Ajaran kausalitas dalam hukum perdata adalah untuk meneliti hubungan kausal antara perbuatan melawan hukum dan kerugian yang ditimbulkan, sehingga si pelaku dapat dimintakan pertanggungjawaban.
Unsur ini ingin menegaskan bahwa sebelum meminta pertanggungjawaban perlu dibuktikan terlebih dahulu hubungan sebab-akibat dari pelaku kepada korban. Hubungan ini menyangkut pada kerugian yang dialami oleh korban merupakan akibat dari perbuatan melawan hukum yang dilakukan pelaku.

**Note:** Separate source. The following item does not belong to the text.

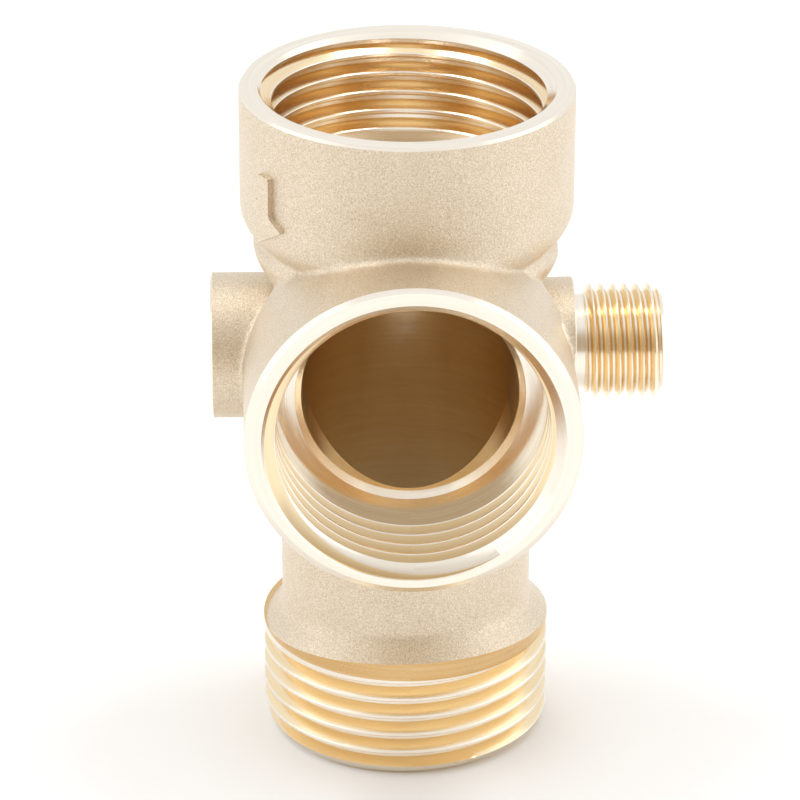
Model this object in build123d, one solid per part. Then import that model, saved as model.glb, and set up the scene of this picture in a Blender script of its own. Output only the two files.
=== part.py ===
from build123d import *
import math
import os

# Five-way brass pump fitting: one forging, bored and threaded on its five ports.
# It is written as the tubes and bosses that it is made of, which meet face to face.
# Millimetres, +Z up the main passage, origin at the centre of the bottom face.
# The front branch points to -Y, the gauge port to -X and the switch port to +X.

# Heights on the main axis
port_height = 47.7  # the front branch, gauge port and switch port share this height
socket_rise = 31.7  # from the port axis up to the rim of the upper socket

# Reaches from the main axis
branch_reach = 26.4
gauge_reach = 22.3
switch_reach = 19.0
nipple_length = 10.1

# Forged outsides
socket_radius = 18.8
branch_radius = 18.6
neck_radius = 14.45
gauge_boss_radius = 8.3
switch_boss_radius = 7.4
root_flare = 2.8  # concave flare at the root of each side boss
root_seat = 0.6  # how far the flares stop inside the barrel's own outside
collar_round = 5.2  # rounding under the upper socket
collar_round_drop = 3.6
collar_crease = 14.6  # crease between the two roundings, above the port axis
heel_round = 5.6  # second rounding, from the crease into the barrel
branch_round = 6.5  # rounding at the back of the front branch
branch_straight = 16.9  # straight outside of the front branch, from its rim

# Bores
main_bore_radius = 12.6
branch_bore_radius = 12.2
gauge_bore_radius = 4.25
switch_bore_radius = 3.5
bore_edge = 0.7  # chamfer where a threaded port steps down to its bore

# G1 and G1/4 pipe threads: 55 degree flanks, parallel, right-hand
large_major = 33.249 / 2
large_minor = 30.291 / 2
large_pitch = 25.4 / 11
small_major = 13.157 / 2
small_minor = 11.445 / 2
small_pitch = 25.4 / 19
flank = math.tan(math.radians(27.5))
flat_share = 1 / 6  # flat left on each crest and root, as a share of the pitch
crest_overrun = 0.25  # how far the cutter stands past the crest
socket_thread_depth = 12.45
branch_thread_depth = 12.45
gauge_thread_depth = 7.6
spigot_length = 13.7  # threads and plain band, up to where the lathe stopped
spigot_thread_length = 12.0
run_out = 0.7  # plain bore left under a female thread, in pitches
thread_start = 37.0  # degrees round the axis where every thread's cutter starts

# Edges
rim_lead = 1.55  # lead-in chamfer of the two large sockets
rim_edge = 0.3
branch_edge = 0.7
gauge_lead = 0.95
spigot_lead_in = 1.1
spigot_lead_up = 1.6
nipple_lead = 1.0
relief_length = 1.1  # turned neck between the switch boss and the nipple's thread
relief_depth = 0.25

# Flare between the neck and the spigot
flare_round = 2.6

# Raised flow arrow on the upper socket
arrow_length = 9.0
arrow_width = 6.0
arrow_head = 4.2
arrow_shaft = 2.2
arrow_relief = 0.6
arrow_drop = 11.0  # from the rim down to the middle of the arrow
arrow_bearing = 213.0  # degrees anticlockwise from +X, seen from above

branch_split = 13.2  # the front branch starts this far in front of the main axis
outreach = 5.0  # how far every cutter stands clear of what it cuts

top = port_height + socket_rise
flare_step = large_major - neck_radius
neck_foot = spigot_length + math.sqrt(flare_round**2 - (flare_round - flare_step) ** 2)
port = Pos(0, 0, port_height)


def lathe(edges):
    """Revolves a closed half outline, drawn as (radius, height), about Z."""
    return revolve(Plane.XZ * make_face(edges), Axis.Z)


def bar(radius, low, high):
    """A round bar along Z between two heights."""
    return Pos(0, 0, low) * Cylinder(radius, high - low, align=(Align.CENTER, Align.CENTER, Align.MIN))


def cone(low_radius, high_radius, low, high):
    """A tapered bar along Z between two heights."""
    centred = (Align.CENTER, Align.CENTER, Align.MIN)
    return Pos(0, 0, low) * Cone(low_radius, high_radius, high - low, align=centred)


def to_front(shape):
    """Swings a shape built along Z to point at -Y from the port axis."""
    return port * (Rot(90, 0, 0) * shape)


def to_left(shape):
    """Swings a shape built along Z to point at -X from the port axis."""
    return port * (Rot(0, -90, 0) * shape)


def to_right(shape):
    """Swings a shape built along Z to point at +X from the port axis."""
    return port * (Rot(0, 90, 0) * shape)


def groove(pitch, floor_radius, mouth_radius, low, high):
    """The helical space that a threading tool cuts along Z, between two heights.

    Its floor lies inside its mouth on a male thread, and outside it in a female one.
    """
    depth = abs(mouth_radius - floor_radius) + crest_overrun
    half_floor = pitch * flat_share / 2
    half_mouth = half_floor + depth * flank
    mouth = math.copysign(depth, mouth_radius - floor_radius)
    path = Helix(pitch, high - low, floor_radius, center=(0, 0, low))
    start = Plane(origin=path @ 0, x_dir=(1, 0, 0), z_dir=path % 0)
    outline = Polyline(
        (0, -half_floor), (0, half_floor), (mouth, half_mouth), (mouth, -half_mouth), close=True
    )
    return Rot(0, 0, thread_start) * sweep(start * make_face(outline), path=path, is_frenet=True)


def threaded_bar(pitch, minor, major, low, high, plain_end):
    """A round bar with a male thread between two heights, and plain on to its upper end."""
    return bar(major, low - 2 * pitch, plain_end) - groove(pitch, minor, major, low, high)


def tapped_block(radius, pitch, minor, major, shoulder, reach):
    """A round block with a female thread, from its shoulder to past the rim of the port."""
    spare = 2 * pitch
    block = bar(radius, 0, reach + 2 * spare)
    block -= bar(minor, shoulder, reach + 3 * spare)
    return block - groove(pitch, major, minor, shoulder + run_out * pitch, reach + spare)


def lead_in(minor, width, reach):
    """The chamfer that leads a male thread into a port whose rim is at a given reach."""
    return cone(minor, minor + width + outreach, reach - width, reach + outreach)


def stepped_bore(bore_radius, shoulder):
    """A bore with a chamfered edge, up to the shoulder of the port above it."""
    return bar(bore_radius, 0, shoulder) + cone(
        bore_radius, bore_radius + bore_edge, shoulder - bore_edge, shoulder
    )


def large_port(blank, reach, thread_depth, bore_radius):
    """A blank along Z with a G1 female port cut in its upper end."""
    shoulder = reach - thread_depth
    block = tapped_block(
        socket_radius + outreach, large_pitch, large_minor, large_major, shoulder, reach
    )
    body = (blank & block) - stepped_bore(bore_radius, shoulder)
    return body - lead_in(large_minor, rim_lead, reach)


def collar_blank():
    """Outside of the upper socket, with the two roundings under it."""
    straight_foot = collar_crease + collar_round_drop
    crease_radius = socket_radius - collar_round + math.sqrt(collar_round**2 - collar_round_drop**2)
    heel_radius = crease_radius - heel_round
    heel_foot = collar_crease - heel_round
    outline = [
        Line((0, socket_rise), (socket_radius - rim_edge, socket_rise)),
        Line((socket_radius - rim_edge, socket_rise), (socket_radius, socket_rise - rim_edge)),
        Line((socket_radius, socket_rise - rim_edge), (socket_radius, straight_foot)),
        RadiusArc((socket_radius, straight_foot), (crease_radius, collar_crease), collar_round),
        RadiusArc((crease_radius, collar_crease), (heel_radius, heel_foot), heel_round),
        Line((heel_radius, heel_foot), (0, heel_foot)),
        Line((0, heel_foot), (0, socket_rise)),
    ]
    return port * lathe(outline)


def branch_blank():
    """Outside of the front branch, along Z and rounded off behind."""
    straight_foot = branch_reach - branch_straight
    back = straight_foot - branch_round
    outline = [
        Line((0, branch_reach), (branch_radius - branch_edge, branch_reach)),
        Line((branch_radius - branch_edge, branch_reach), (branch_radius, branch_reach - branch_edge)),
        Line((branch_radius, branch_reach - branch_edge), (branch_radius, straight_foot)),
        RadiusArc((branch_radius, straight_foot), (branch_radius - branch_round, back), branch_round),
        Line((branch_radius - branch_round, back), (0, back)),
        Line((0, back), (0, branch_reach)),
    ]
    return lathe(outline)


def boss_blank(radius, reach):
    """A side boss along Z, flared where it grows out of the barrel."""
    root = neck_radius - root_seat
    outline = [
        Line((0, reach), (radius, reach)),
        Line((radius, reach), (radius, root + root_flare)),
        RadiusArc((radius, root + root_flare), (radius + root_flare, root), -root_flare),
        Line((radius + root_flare, root), (0, root)),
        Line((0, root), (0, reach)),
    ]
    return lathe(outline)


def barrel_blank():
    """Straight outside of the barrel, from the foot of the branch to the collar."""
    return bar(neck_radius, port_height - branch_radius, port_height + collar_crease)


def make_upper_socket():
    """Collar with the G1 female thread, around the top of the main passage."""
    body = large_port(collar_blank(), top, socket_thread_depth, main_bore_radius)
    return body - to_front(branch_blank())


def make_front_branch():
    """G1 female branch, up to the plane where it meets the barrel."""
    blank = branch_blank() & bar(socket_radius + outreach, branch_split, branch_reach)
    return to_front(large_port(blank, branch_reach, branch_thread_depth, branch_bore_radius))


def make_barrel():
    """Middle of the main passage, with the rounded back of the front branch."""
    branch = to_front(branch_blank())
    in_front = to_front(bar(socket_radius + outreach, branch_split, branch_reach))
    body = barrel_blank() - collar_blank() + branch - (branch & in_front)
    body -= bar(main_bore_radius, 0, top)
    body -= to_front(bar(branch_bore_radius, 0, branch_reach))
    body -= to_left(bar(gauge_bore_radius, 0, gauge_reach))
    body -= gauge_core()
    return body - to_right(bar(switch_bore_radius, 0, switch_reach))


def gauge_core():
    """The round of the gauge boss outside the barrel, which its port is tapped into."""
    core = to_left(bar(gauge_boss_radius, 0, gauge_reach)) - barrel_blank() - collar_blank()
    return core - to_front(bar(branch_bore_radius, 0, branch_reach))


def beyond_body(blank):
    """What is left of a side boss outside the barrel, the collar and the branch."""
    return blank - barrel_blank() - collar_blank() - to_front(branch_blank())


def make_gauge_boss():
    """Round boss with the G1/4 female gauge port."""
    shoulder = gauge_reach - gauge_thread_depth
    block = tapped_block(
        gauge_boss_radius + outreach, small_pitch, small_minor, small_major, shoulder, gauge_reach
    )
    block -= bar(gauge_bore_radius, 0, shoulder)
    block -= lead_in(small_minor, gauge_lead, gauge_reach)
    core = gauge_core() & to_left(block)
    rest = boss_blank(gauge_boss_radius, gauge_reach) - bar(gauge_boss_radius, 0, gauge_reach)
    return core + beyond_body(to_left(rest))


def make_switch_boss():
    """Shoulder that carries the switch nipple."""
    body = beyond_body(to_right(boss_blank(switch_boss_radius, switch_reach)))
    return body - to_right(bar(switch_bore_radius, 0, switch_reach))


def make_switch_nipple():
    """G1/4 male nipple that a pressure switch screws onto."""
    tip = switch_reach + nipple_length
    first_turn = switch_reach + relief_length
    outline = bar(small_major, first_turn, tip - nipple_lead)
    outline += cone(small_major, small_major - nipple_lead, tip - nipple_lead, tip)
    last_turn = tip + small_pitch
    plain_end = last_turn + 2 * small_pitch
    thread = threaded_bar(small_pitch, small_minor, small_major, first_turn, last_turn, plain_end)
    body = outline & thread
    body += bar(small_minor - relief_depth, switch_reach, first_turn)
    return to_right(body - bar(switch_bore_radius, 0, tip))


def make_lower_neck():
    """Plain tube under the branch, flaring onto the spigot."""
    outline = [
        Line((0, spigot_length), (large_major, spigot_length)),
        RadiusArc((large_major, spigot_length), (neck_radius, neck_foot), -flare_round),
        Line((neck_radius, neck_foot), (neck_radius, port_height - branch_radius)),
        Line((neck_radius, port_height - branch_radius), (0, port_height - branch_radius)),
        Line((0, port_height - branch_radius), (0, spigot_length)),
    ]
    return lathe(outline) - bar(main_bore_radius, 0, top)


def make_lower_spigot():
    """G1 male spigot at the foot of the main passage."""
    outline = bar(large_major, spigot_lead_up, spigot_length)
    outline += cone(large_major - spigot_lead_in, large_major, 0, spigot_lead_up)
    plain_end = spigot_length + 2 * large_pitch
    thread = threaded_bar(
        large_pitch, large_minor, large_major, -large_pitch, spigot_thread_length, plain_end
    )
    return (outline & thread) - bar(main_bore_radius, 0, top)


def make_flow_arrow():
    """Plain arrow raised on the upper socket, pointing down the main passage."""
    tip = -arrow_length / 2
    neck = tip + arrow_head
    outline = Polyline(
        (0, tip), (arrow_width / 2, neck), (arrow_shaft / 2, neck), (arrow_shaft / 2, -tip),
        (-arrow_shaft / 2, -tip), (-arrow_shaft / 2, neck), (-arrow_width / 2, neck), close=True,
    )
    prism = extrude(Plane.XZ.offset(-outreach) * make_face(outline), amount=-(socket_radius + outreach))
    skin = bar(socket_radius + arrow_relief, 0, top) - bar(socket_radius, 0, top)
    placed = Rot(0, 0, arrow_bearing - 90) * (Pos(0, 0, top - arrow_drop) * prism)
    return placed & skin


def make_parts():
    """Every region of the fitting by its name."""
    return {
        "upper_socket": make_upper_socket(),
        "front_branch": make_front_branch(),
        "barrel": make_barrel(),
        "gauge_boss": make_gauge_boss(),
        "switch_boss": make_switch_boss(),
        "switch_nipple": make_switch_nipple(),
        "lower_neck": make_lower_neck(),
        "lower_spigot": make_lower_spigot(),
        "flow_arrow": make_flow_arrow(),
    }


os.makedirs("parts", exist_ok=True)
for name, shape in make_parts().items():
    export_step(shape, f"parts/{name}.step")
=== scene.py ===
import math

import bpy
from mathutils import Euler, Matrix, Vector


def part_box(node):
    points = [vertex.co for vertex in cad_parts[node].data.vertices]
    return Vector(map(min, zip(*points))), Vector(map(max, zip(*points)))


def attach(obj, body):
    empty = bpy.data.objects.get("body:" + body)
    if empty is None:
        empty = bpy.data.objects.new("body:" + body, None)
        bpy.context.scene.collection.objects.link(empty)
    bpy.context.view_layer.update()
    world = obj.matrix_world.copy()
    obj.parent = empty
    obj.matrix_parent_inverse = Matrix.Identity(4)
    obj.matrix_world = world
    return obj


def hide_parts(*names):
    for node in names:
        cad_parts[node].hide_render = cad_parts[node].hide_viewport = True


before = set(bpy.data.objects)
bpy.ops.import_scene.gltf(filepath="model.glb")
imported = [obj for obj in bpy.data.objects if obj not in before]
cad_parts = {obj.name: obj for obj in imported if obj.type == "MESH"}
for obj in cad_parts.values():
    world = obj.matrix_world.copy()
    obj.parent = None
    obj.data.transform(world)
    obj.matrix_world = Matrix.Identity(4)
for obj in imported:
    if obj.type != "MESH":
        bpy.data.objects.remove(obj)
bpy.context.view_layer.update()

# The brass pump fitting is made here as its maker makes it: a forging, then every cut
# that the lathe, the drill and the taps take out of it. Sizes are in millimetres, and
# are turned into metres as each shape is placed. An outline is a list of (radius, height)
# about an upright axis: each port is built upright, then swung onto its own axis.
MM = 0.001
SIDES = 192  # edges round a turned shape
BOSS_SIDES = 128  # edges round the bar of a side boss
TURN_STEPS = 96  # steps in one turn of a thread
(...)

Dapat disimpulkan, penggugat yang mengajukan gugatan perbuatan melawan hukum wajib membuktikan keempat syarat tersebut. Apabila salah satunya tidak terpenuhi, gugatan akan ditolak. Akan tetapi, penyelesaian permasalahan secara musyawarah lebih baik daripada pengajuan perkara ke pengadilan. Hal ini dikarenakan pengajuan ke pengadilan akan menghabiskan waktu dan biaya yang tidak sedikit serta hal yang diajukan juga belum tentu akan dikabulkan.
Ganti Rugi dalam PMH
Ganti rugi dalam konteks PMH merupakan kompensasi yang diberikan kepada korban, yang sering kali melebihi kerugian nyata yang dialami. Bentuk ganti rugi ini mencakup beberapa jenis, antara lain:
- Ganti Rugi Nominal
Ketika terjadi PMH yang serius, seperti tindakan yang disengaja namun tidak menyebabkan kerugian nyata, korban dapat menerima sejumlah uang sebagai bentuk keadilan, tanpa memperhitungkan kerugian sebenarnya. Ini dikenal sebagai ganti rugi nominal.
- Ganti Rugi Kompensasi
Ganti rugi kompensasi adalah pembayaran kepada korban yang sebanding dengan kerugian nyata yang diderita akibat PMH. Ini juga disebut ganti rugi aktual. Contohnya termasuk biaya yang telah dikeluarkan oleh korban, kehilangan pendapatan, biaya pengobatan, dan penderitaan mental seperti stres, malu, dan rusaknya reputasi.
- Ganti Rugi Penghukuman
Ganti rugi penghukuman adalah bentuk kompensasi yang jumlahnya lebih besar dari kerugian sebenarnya. Ini dimaksudkan sebagai hukuman bagi pelaku dan diterapkan pada kasus-kasus berat yang melibatkan tindakan yang disengaja dan sadis.
Dasar Hukum:
- Pasal 1365 KUH Perdata
- Pasal 1366 KUH Perdata
- Pasal 1367: Mengatur PMH akibat kelalaian.